Pour ces deux albums, le groupe n’a pas suivi une quelconque ligne directrice. « Ils sont distincts l’un de l’autre et le passage de l’un à l’autre illustre aussi notre propre évolution en tant que groupe » expliquent Martin et Fabien. En somme, ils se déclarent émancipé d’éventuelles attentes d’un public ou d’une volonté de se montrer continuellement. « Nous faisons cela pour notre propre plaisir et au nom de la musique » lance Louis.
Des projets expérimentaux
Vreni Holzer a aussi été « victime » des annulations et re-programmations de concerts ou festivals, à cause de la crise du coronavirus. Pour Martin, ils ne sont pas les plus à plaindre. « On a quand même eu la chance inouïe de jouer devant un public en octobre dernier, juste avant les fermetures. » Cette situation n’est cependant pas un drame absolu pour le groupe en lui-même. « On est toujours à la recherche d’une occasion de monter sur scène, c’est le propre même d’un groupe musical et on adore ça » explique Jérémie. « Mais pour nous ce n’est pas un « moteur », on ne compte pas sur les rétributions pour vivre » dit-il.

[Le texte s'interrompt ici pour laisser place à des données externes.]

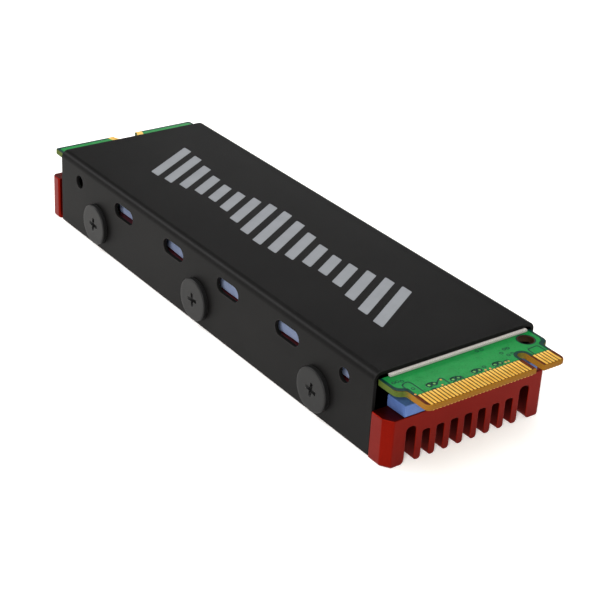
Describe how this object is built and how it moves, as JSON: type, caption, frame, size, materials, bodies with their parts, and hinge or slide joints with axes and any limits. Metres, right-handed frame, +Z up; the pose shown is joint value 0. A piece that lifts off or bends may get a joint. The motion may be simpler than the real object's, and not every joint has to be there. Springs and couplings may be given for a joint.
{
  "type": "solid state drive",
  "caption": "M.2 2280 solid state drive with an M key, clamped between a finned heat sink and a folded screw-on cover.",
  "frame": {"origin": "middle of the object's length and width, at the height of the fins' lower ends", "axes": "+X along the board towards its edge contacts, +Z up from the fins to the cover, +Y towards the side that the key notch is on"},
  "size_m": [0.08, 0.0246, 0.0107],
  "materials": {
    "heat_sink": "red anodised",
    "cover": "black anodised, fine satin",
    "circuit_board": "green solder mask over glass laminate",
    "lower_pad": "soft matt silicone",
    "upper_pad": "soft matt silicone",
    "chip_moulding": "matt epoxy moulding",
    "ferrite": "matt ferrite",
    "crystal_can": "plated",
    "ceramic": "fired ceramic",
    "resistor_film": "glazed",
    "screw": "black oxide"
  },
  "bodies": {
    "drive": {"heat_sink": "heat_sink", "cover": "cover", "circuit_board": "circuit_board", "lower_thermal_pad": "lower_pad", "upper_thermal_pad": "upper_pad", "controller_chip": "chip_moulding", "dram_chip": "chip_moulding", "nand_flash_1": "chip_moulding", "nand_flash_2": "chip_moulding", "power_management_chip": "chip_moulding", "inductor_1": "ferrite", "inductor_2": "ferrite", "crystal": "crystal_can", "capacitor_1": "ceramic", "capacitor_2": "ceramic", "capacitor_3": "ceramic", "capacitor_4": "ceramic", "capacitor_5": "ceramic", "capacitor_6": "ceramic", "capacitor_7": "ceramic", "capacitor_8": "ceramic", "resistor_1": "resistor_film", "resistor_2": "resistor_film", "resistor_3": "resistor_film", "resistor_4": "resistor_film"},
    "screw_left_1": {"screw_left_1": "screw"},
    "screw_left_2": {"screw_left_2": "screw"},
    "screw_left_3": {"screw_left_3": "screw"},
    "screw_right_1": {"screw_right_1": "screw"},
    "screw_right_2": {"screw_right_2": "screw"},
    "screw_right_3": {"screw_right_3": "screw"}
  },
  "joints": [
    {"name": "screw_left_1_out", "type": "slide", "parent": "drive", "child": "screw_left_1", "axis": [0, -1, 0], "range_m": [0, 0.0021]},
    {"name": "screw_left_2_out", "type": "slide", "parent": "drive", "child": "screw_left_2", "axis": [0, -1, 0], "range_m": [0, 0.0021]},
    {"name": "screw_left_3_out", "type": "slide", "parent": "drive", "child": "screw_left_3", "axis": [0, -1, 0], "range_m": [0, 0.0021]},
    {"name": "screw_right_1_out", "type": "slide", "parent": "drive", "child": "screw_right_1", "axis": [0, 1, 0], "range_m": [0, 0.0021]},
    {"name": "screw_right_2_out", "type": "slide", "parent": "drive", "child": "screw_right_2", "axis": [0, 1, 0], "range_m": [0, 0.0021]},
    {"name": "screw_right_3_out", "type": "slide", "parent": "drive", "child": "screw_right_3", "axis": [0, 1, 0], "range_m": [0, 0.0021]}
  ]
}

Cependant, l’énergie accumulée pendant le second confinement a donné une nouvelle vigueur à leur créativité. Vreni Holzer se lance actuellement dans la composition de nouveaux morceaux, en plus d’une volonté de promouvoir leur nouvel album. « L’envie du moment est de faire du neuf, sans pour autant succomber aux attentes » lance Louis. « Le dernier album nous a permis de nous connaitre un peu mieux et c’est avec cette expérience acquise que l’on veut faire quelque chose de beaucoup plus travaillé, quelque chose de mûrement réfléchi sur le plan musical » ajoute Jérémie. Et si les mesures continuent d’être allégées dans le courant des mois d’avril et de mai, Vreni Holzer pourra se produire le 29 mai dans la salle du Temple Allemand à La Chaux-de-Fonds, en collaboration avec le cinéma-théâtre ABC.